Sometimes I long for a good burger and a beer. Last Thursday I walked home through the Jewish Ghetto after taking photos of the Quattro Fontane (see my previous post). I wanted lunch, but I couldn’t decide where to stop. Suddenly, I wanted a burger, and I couldn’t get that image out of my head. I didn’t want just ANY burger—I wanted a Capri burger and a beer from Open Baladin, a craft beer bar and restaurant a short walk from our apartment and just a few blocks from the Ghetto, Piazza Farnese, and Campo de’ Fiori. Fortunately, I was just a few blocks away.
From 5 until 8 p.m. Open Baladin is fairly quiet and you can often get a table without a reservation (the earlier you go, the better your chances). After 8 p.m. you need reservations because customers must be seated at tables—they’re not allowed to stand around in the bar (how civilized!). As the evening goes on, lines of waiting customers (mostly students late in the evening) form in the street outside and a “bouncer” blocks the front door.
The ground floor of the restaurant has a large bar with several tables. To the left and upstairs are a series of small dining rooms with funky furniture. I should probably like these rooms best because they are quieter and because it feels as if you’re eating in someone’s home, but I don’t. I prefer the noisy bar because the display area is so modern and beautiful.
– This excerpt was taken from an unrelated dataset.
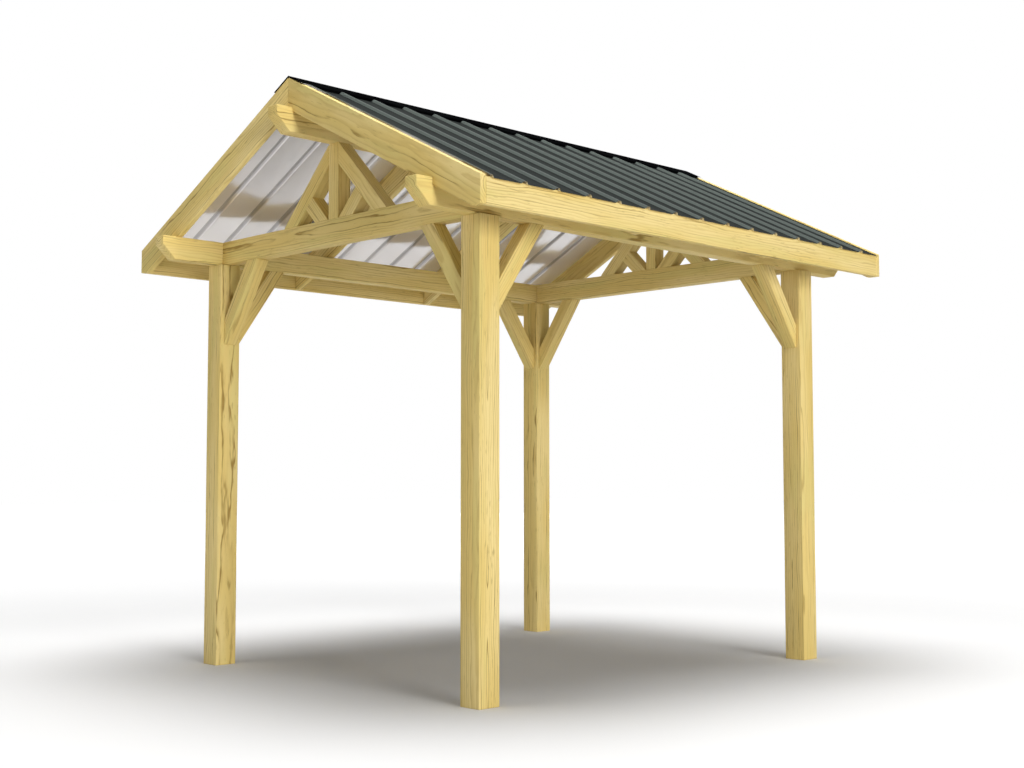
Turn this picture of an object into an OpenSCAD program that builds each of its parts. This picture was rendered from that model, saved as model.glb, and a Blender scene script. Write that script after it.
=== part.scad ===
// Open gable pergola: posts, plates, a ridge beam, two strutted gable frames, rafters and a ribbed metal roof.
// Millimetres. X runs across the gable, Y along the ridge, Z up.
// The origin is on the ground, in the middle between the four posts.

/* [Posts] */
// Side of each square post
post_size = 140; // [100:5:200]
// Height of the posts, from the ground to the underside of the plates
post_h = 2465; // [2100:5:3000]
// Distance between post centres across the gable
span_x = 2360; // [2000:10:3200]
// Distance between post centres along the ridge
span_y = 2770; // [2000:10:4000]

/* [Beams] */
// Thickness of the plates, ridge beam, tie beams and everything in the gable frames
timber_t = 89; // [60:1:120]
// Depth of the plates and the tie beams
plate_h = 140; // [100:5:200]
// Depth of the ridge beam
ridge_h = 140; // [100:5:200]
// How far the plates and the ridge beam run past the post centres
tail = 463; // [380:1:650]
// Size of the slanting cut under the beam tails
tail_cut = 87; // [40:1:95]

/* [Roof frame] */
// Slope of the roof, in degrees
pitch = 26.565; // [20:0.5:35]
// Height of the barge board's top edge above the outer corner of the plate
heel_h = 138; // [110:1:180]
// Drop from the peak of the barge boards to the top of the ridge beam
ridge_drop = 176; // [150:1:220]
// Distance from the post centres out to the face of the fascia
eave_run = 391; // [300:1:550]
// Distance that the beam tails stand out in front of the barge boards
barge_set_back = 102; // [60:1:180]
// Thickness of the barge boards
barge_t = 38; // [25:1:60]
// Depth of the barge boards, square to the slope
barge_h = 159; // [130:1:190]
// Thickness of the fascia boards
fascia_t = 38; // [20:1:60]
// Height of the outer face of the fascia boards
fascia_h = 134; // [110:1:190]
// Thickness of the rafters
rafter_t = 38; // [25:1:60]
// Depth of the rafters, square to the slope
rafter_h = 150; // [120:1:190]

/* [Gable frames] */
// Width of the king posts
king_w = 89; // [60:1:120]
// Width of the long struts, in the plane of the frame
strut_w = 89; // [60:1:100]
// Angle of the long struts above the tie beam, in degrees
strut_angle = 45; // [40:1:60]
// Width of the short web struts
web_w = 89; // [50:1:100]
// Gap on the tie beam between the king post and the upper side of the web strut
web_gap = 5; // [0:1:30]

/* [Knee braces] */
// Width of the knee braces, in their own plane
brace_w = 89; // [60:1:120]
// How far a brace reaches along the beam from the face of the post
brace_run = 352; // [280:1:500]
// How far a brace reaches down the post from the underside of the beam
brace_drop = 508; // [350:1:700]

/* [Roof sheets] */
// Thickness of the sheet metal
sheet_t = 0.6; // [0.4:0.1:3]
// Height of the ribs
rib_h = 15; // [8:1:35]
// Width of a rib at its foot
rib_foot = 46; // [40:1:80]
// Width of a rib at its crown
rib_crown = 20; // [12:1:35]
// Distance from rib to rib
rib_pitch = 228.6; // [150:0.1:320]
// Distance from the front edge of the sheets to the middle of the first rib
first_rib = 9; // [1:1:10]
// How far the sheets lie below the top edges of the barge boards, square to the slope
sheet_drop = 8; // [0:1:12]
// Gap between the sheets' side edges and the barge boards
rake_gap = 1; // [0.5:0.5:4]
// How far the sheets run past the fascia, along the slope
drip = 18; // [0:1:60]
// Gap between the two sheets at the peak, on each side, along the slope
peak_gap = 25; // [5:1:60]

/* [Ridge cap] */
// Thickness of the ridge cap
cap_t = 0.6; // [0.4:0.1:3]
// Width of each side of the cap, down the slope
cap_side = 152; // [90:1:260]
// Gap between the hem at the cap's edges, which is bent down, and the pans of the sheets
hem_gap = 2; // [0.5:0.5:6]
// Gap between the notches in the hem and the ribs that pass through them
notch_gap = 2; // [1:0.5:5]

/* [Hidden] */
plate_z = post_h;
plate_top = plate_z + plate_h;
plate_x = span_x / 2;
frame_y = span_y / 2;
tail_end = frame_y + tail;
barge_y = tail_end - barge_set_back;
eave_x = plate_x + eave_run;
slope = tan(pitch);
// Peak of the barge boards, and of the plane that the sheets lie on
peak_z = plate_top + heel_h + (plate_x + timber_t / 2) * slope;
deck_z = peak_z - sheet_drop / cos(pitch);
eave_z = deck_z - eave_x * slope;
fascia_z = eave_z - fascia_h;
// Two pairs of rafters divide the roof between the barge boards into thirds
rafter_y = (barge_y - barge_t / 2) / 3;
ridge_top = peak_z - ridge_drop;
ridge_z = ridge_top - ridge_h;
king_h = ridge_z - plate_top;
strut_foot_out = king_w / 2 + king_h / tan(strut_angle);
strut_foot_in = strut_foot_out - strut_w / sin(strut_angle);
web_foot_in = king_w / 2 + web_gap;
web_foot_out = web_foot_in + web_w / cos(strut_angle);
brace_angle = atan(brace_drop / brace_run);
sheet_half = barge_y - barge_t - rake_gap;
sheet_len = eave_x / cos(pitch) + drip - peak_gap;
rib_last = floor((2 * sheet_half - first_rib - rib_foot) / rib_pitch);
rib_ys = [for (i = [0 : rib_last]) -sheet_half + first_rib + i * rib_pitch];
// Height of the ribs over the boards, where the cap lies, and how far down the slope the cap reaches
cap_seat = rib_h + sheet_t;
cap_run = cap_side - (cap_seat + cap_t) * slope;
cap_peak = deck_z + (cap_seat + cap_t) / cos(pitch);
cap_down = [cos(pitch), -sin(pitch)];
cap_in = [-sin(pitch), -cos(pitch)];
cap_edge = [0, cap_peak] + cap_down * cap_side;
cap_hem = cap_edge + cap_in * (cap_t + rib_h - hem_gap);
cap_edges = [cap_edge, cap_hem, cap_hem - cap_down * cap_t, cap_edge + (cap_in - cap_down) * cap_t];

pine = "#e6cf86";
pine_shade = "#cdb26c";
charcoal = "#3d4240";
black_metal = "#15171a";

// An outline drawn in X and Z, given its thickness along Y around y
module across(y, t) translate([0, y + t / 2, 0]) rotate([90, 0, 0]) linear_extrude(t) children();

// An outline drawn in Y and Z, given its thickness along X around x
module along(x, t) translate([x - t / 2, 0, 0]) rotate([90, 0, 90]) linear_extrude(t) children();

// The left half is the mirror image of the right half, and the front of the back
module on_side(side) mirror([side < 0 ? 1 : 0, 0, 0]) children();
module at_end(end) mirror([0, end < 0 ? 1 : 0, 0]) children();

// Square post, flat on the ground, with its top under the plate
module post(side, end)
    color(pine)
    translate([side * plate_x - post_size / 2, end * frame_y - post_size / 2, 0])
        cube([post_size, post_size, post_h]);

// Side view of a beam that ends in a slanting cut at both tails
module tailed_beam(z, h)
    polygon([
        [-tail_end, z + h], [-tail_end, z + tail_cut], [-tail_end + tail_cut, z],
        [tail_end - tail_cut, z], [tail_end, z + tail_cut], [tail_end, z + h]
    ]);

module plate(side)
    color(pine) along(side * plate_x, timber_t) tailed_beam(plate_z, plate_h);

module ridge_beam()
    color(pine) along(0, timber_t) tailed_beam(ridge_z, ridge_h);

// Tie beam, on the post tops between the two plates
module tie_beam(end)
    color(pine_shade)
    across(end * frame_y, timber_t)
        translate([-plate_x + timber_t / 2, plate_z])
            square([span_x - timber_t, plate_h]);

// King post, from the tie beam up to the ridge beam
module king_post(end)
    color(pine_shade)
    across(end * frame_y, timber_t)
        translate([-king_w / 2, plate_top]) square([king_w, king_h]);

// Long strut, from the head of the king post down to the tie beam
module strut(side, end)
    color(pine_shade)
    on_side(side) across(end * frame_y, timber_t)
        polygon([
            [king_w / 2, ridge_z], [strut_foot_out, plate_top],
            [strut_foot_in, plate_top], [king_w / 2, ridge_z - strut_w / cos(strut_angle)]
        ]);

// Where a side of the web strut that starts at foot on the tie beam meets the long strut
function web_head(foot) =
    [foot, plate_top] + [sin(strut_angle), cos(strut_angle)] * (strut_foot_in - foot) * sin(strut_angle);

// Short web strut, from the foot of the king post out to the long strut, which it meets squarely
module web(side, end)
    color(pine_shade)
    on_side(side) across(end * frame_y, timber_t)
        polygon([
            [web_foot_in, plate_top], [web_foot_out, plate_top],
            web_head(web_foot_out), web_head(web_foot_in)
        ]);

// Outline of a knee brace: the post face is at 0 and the beam's underside at plate_z
module brace_outline()
    polygon([
        [0, plate_z - brace_drop], [brace_run, plate_z],
        [brace_run - brace_w / sin(brace_angle), plate_z],
        [0, plate_z - brace_drop + brace_w / cos(brace_angle)]
    ]);

// Knee brace between a post and the tie beam
module gable_brace(side, end)
    color(pine)
    on_side(side) across(end * frame_y, timber_t)
        translate([plate_x - post_size / 2, 0]) mirror([1, 0]) brace_outline();

// Knee brace between a post and a plate
module side_brace(side, end)
    color(pine)
    at_end(end) along(side * plate_x, timber_t)
        translate([frame_y - post_size / 2, 0]) mirror([1, 0]) brace_outline();

// Outline of a board of depth h whose top edge slopes down from the height top at the ridge, out to run.
// It is notched over the plate and the ridge beam. Its end is plumb, with a level cut at the fascia's lower edge
module sloping_board(top, h, run)
    difference() {
        intersection() {
            polygon([
                [0, top], [run, top - run * slope],
                [run, top - run * slope - h / cos(pitch)], [0, top - h / cos(pitch)]
            ]);
            translate([0, fascia_z]) square([run, top - fascia_z]);
        }
        translate([plate_x - timber_t / 2, plate_z]) square([timber_t, plate_h]);
        translate([-timber_t / 2, ridge_z]) square([timber_t, ridge_h]);
    }

module barge_board(side, end)
    color(pine)
    on_side(side) across(end * (barge_y - barge_t / 2), barge_t) sloping_board(peak_z, barge_h, eave_x);

// Rafter, out to the inner face of the fascia
module rafter(side, end)
    color(pine_shade)
    on_side(side) across(end * rafter_y, rafter_t) sloping_board(deck_z, rafter_h, eave_x - fascia_t);

// Fascia board between the barge boards, with its top edge bevelled to the slope
module fascia(side)
    color(pine)
    on_side(side) across(0, 2 * (barge_y - barge_t))
        polygon([
            [eave_x, fascia_z], [eave_x, eave_z],
            [eave_x - fascia_t, eave_z + fascia_t * slope], [eave_x - fascia_t, fascia_z]
        ]);

// One face of the sheet's section, v over the rafters. Its front edge lies in the crown of the first rib
function sheet_face(v) = [
    for (y = rib_ys, p = [[-rib_foot, 0], [-rib_crown, rib_h], [rib_crown, rib_h], [rib_foot, 0]])
        if (y > rib_ys[0] || p[0] > 0) [y + p[0] / 2, v + p[1]]
];

function reversed(points) = [for (i = [len(points) - 1 : -1 : 0]) points[i]];

// Ribbed roof sheet, from just below the peak to past the fascia
module roof_sheet(side)
    color(charcoal)
    on_side(side) translate([0, 0, deck_z]) rotate([0, pitch, 0]) translate([peak_gap, 0, 0])
        rotate([90, 0, 90]) linear_extrude(sheet_len)
            polygon(concat(
                [[-sheet_half, rib_h]], sheet_face(0), [[sheet_half, 0], [sheet_half, sheet_t]],
                reversed(sheet_face(sheet_t)), [[-sheet_half, rib_h + sheet_t]]
            ));

function mirrored(points) = [for (p = points) [-p[0], p[1]]];

// Notches in the hem of the ridge cap, around the ribs of the sheet under it and over the barge boards
module hem_notches(side)
    on_side(side) translate([0, 0, deck_z]) rotate([0, pitch, 0]) translate([cap_run - 2 * cap_t, 0, 0])
        rotate([90, 0, 90]) linear_extrude(3 * cap_t) {
            for (y = rib_ys)
                polygon([
                    [y - rib_foot / 2 - notch_gap, 0], [y - rib_crown / 2 - notch_gap, cap_seat],
                    [y + rib_crown / 2 + notch_gap, cap_seat], [y + rib_foot / 2 + notch_gap, 0]
                ]);
            for (y = [-barge_y - notch_gap, barge_y - barge_t - notch_gap])
                translate([y, 0]) square([barge_t + 2 * notch_gap, cap_seat]);
        }

// Ridge cap: a folded sheet that lies on the ribs, with a hem down to the pans at both edges
module ridge_cap()
    color(black_metal)
    difference() {
        across(0, 2 * barge_y)
            polygon(concat(
                [[0, cap_peak]], cap_edges,
                [[0, cap_peak - cap_t / cos(pitch)]], reversed(mirrored(cap_edges))
            ));
        hem_notches(-1);
        hem_notches(1);
    }

post(-1, -1);  // post_front_left
post(1, -1);  // post_front_right
post(-1, 1);  // post_back_left
post(1, 1);  // post_back_right
plate(-1);  // plate_left
plate(1);  // plate_right
ridge_beam();
tie_beam(-1);  // tie_beam_front
tie_beam(1);  // tie_beam_back
king_post(-1);  // king_post_front
king_post(1);  // king_post_back
strut(-1, -1);  // strut_front_left
strut(1, -1);  // strut_front_right
strut(-1, 1);  // strut_back_left
strut(1, 1);  // strut_back_right
web(-1, -1);  // web_front_left
web(1, -1);  // web_front_right
web(-1, 1);  // web_back_left
web(1, 1);  // web_back_right
gable_brace(-1, -1);  // gable_brace_front_left
gable_brace(1, -1);  // gable_brace_front_right
gable_brace(-1, 1);  // gable_brace_back_left
gable_brace(1, 1);  // gable_brace_back_right
side_brace(-1, -1);  // side_brace_front_left
side_brace(1, -1);  // side_brace_front_right
side_brace(-1, 1);  // side_brace_back_left
side_brace(1, 1);  // side_brace_back_right
barge_board(-1, -1);  // barge_board_front_left
barge_board(1, -1);  // barge_board_front_right
barge_board(-1, 1);  // barge_board_back_left
barge_board(1, 1);  // barge_board_back_right
rafter(-1, -1);  // rafter_front_left
rafter(1, -1);  // rafter_front_right
rafter(-1, 1);  // rafter_back_left
rafter(1, 1);  // rafter_back_right
fascia(-1);  // fascia_left
fascia(1);  // fascia_right
roof_sheet(-1);  // roof_sheet_left
roof_sheet(1);  // roof_sheet_right
ridge_cap();
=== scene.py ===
import math

import bmesh
import bpy
import numpy as np
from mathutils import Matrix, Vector


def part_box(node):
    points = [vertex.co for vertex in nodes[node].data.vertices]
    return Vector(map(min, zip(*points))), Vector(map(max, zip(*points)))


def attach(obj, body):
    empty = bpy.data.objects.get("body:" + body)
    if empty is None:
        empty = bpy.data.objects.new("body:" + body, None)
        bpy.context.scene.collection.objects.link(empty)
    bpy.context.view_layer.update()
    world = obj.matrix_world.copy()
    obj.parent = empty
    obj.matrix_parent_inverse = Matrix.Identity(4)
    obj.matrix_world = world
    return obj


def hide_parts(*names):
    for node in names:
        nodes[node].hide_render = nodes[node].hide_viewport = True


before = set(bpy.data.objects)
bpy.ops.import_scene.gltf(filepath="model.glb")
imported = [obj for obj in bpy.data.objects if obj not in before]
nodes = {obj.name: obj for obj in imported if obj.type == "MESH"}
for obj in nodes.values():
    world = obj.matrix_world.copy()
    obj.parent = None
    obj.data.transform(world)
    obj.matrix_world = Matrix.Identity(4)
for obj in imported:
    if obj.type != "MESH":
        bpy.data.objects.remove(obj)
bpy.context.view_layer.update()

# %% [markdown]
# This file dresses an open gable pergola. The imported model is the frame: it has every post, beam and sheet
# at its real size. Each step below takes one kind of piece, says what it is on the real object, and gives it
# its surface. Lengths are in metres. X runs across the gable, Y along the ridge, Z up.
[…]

As I said, Open Baladin specializes in craft beers, and with 35 or so beers on tap and selections that change every month, there’s surely one for any beer lover. My favorites are the saison beers: Enkir or Duchessa.
And then there are the burgers. For me, the Capri burger at Open Baladin ranks among the best burgers that I’ve ever eaten. The bun is chewy and delicious, which shouldn’t be surprising because the buns are made by Gabriele Bonci, one of the best bread bakers in Rome (of Pizzarium fame). Although Italian beef is excellent, I usually order burgers cooked medium, because in Italy rare is REALLY rare. Delicious buffalo mozzarella and a tomato slice top the meat, and then comes my favorite part: silky basil mayonnaise. Aaaaah!
Open Baladin also makes potato chips and serves them in a variety of ways. Our favorite is sprinkled with parmesan cheese, but people rave about chips served with licorice. Hmmm. I might have to try those. Open Baladin also makes its own ketchup.
Open Baladin has other menu choices, and it offers a special Sunday dinner. I had a burger attack a couple of Sundays ago, and we walked up to the restaurant for lunch. It was PACKED! With Italians! At 1 p.m.! Lunch in Italy usually begins around 1:30 or 2, so we were shocked. We got the last table, so all was not lost. So what if it was right next to the coat rack and I was nearly buried under coats by the time we finished. Michael had a tender, juicy pig’s knuckle with roasted potatoes. I’ll bet you can’t guess what I had!